I can also reveal that I began this mail in a slightly more ‘valley-orientated’ headspace but the twin acts of spending time with you all and having a nice interaction with a cool neighbour have helped that immensely. The effect of an ‘interaction’ is obvious for someone on their own but the positive effect of the ‘creative writing’ is very interesting indeed. I’ve noticed it before and enjoy using it as a way to reach out to all you people that I miss the company of.
By mentioning Burning Man again too and through a couple of reminders from other people I never sent Part 3 of that story either. Of course I only ever half-wrote it and then was caught up in the act of living life so never got around to it. I had also thought that I could probably get away without writing it but I somehow feel it may be worth doing soon.

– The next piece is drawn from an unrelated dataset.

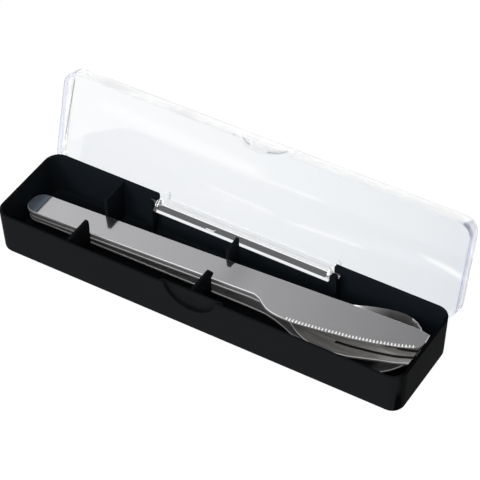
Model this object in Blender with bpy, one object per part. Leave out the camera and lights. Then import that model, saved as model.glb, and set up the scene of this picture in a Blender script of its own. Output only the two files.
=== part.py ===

So it seems I have some self-assigned ‘homework’ though I will wait until I am in another ‘valley’ so the writing of it will make me appreciate my time in the ‘valley’. All of this can definitely not happen before my afternoon nap!
Much love
Doctor Lobster
Included a gratuitous image at the top of this page taken while I was surfing that to some degree can be used as evidence that I am indeed having a good time. There is something nice about the mood of it that I am in agreement with.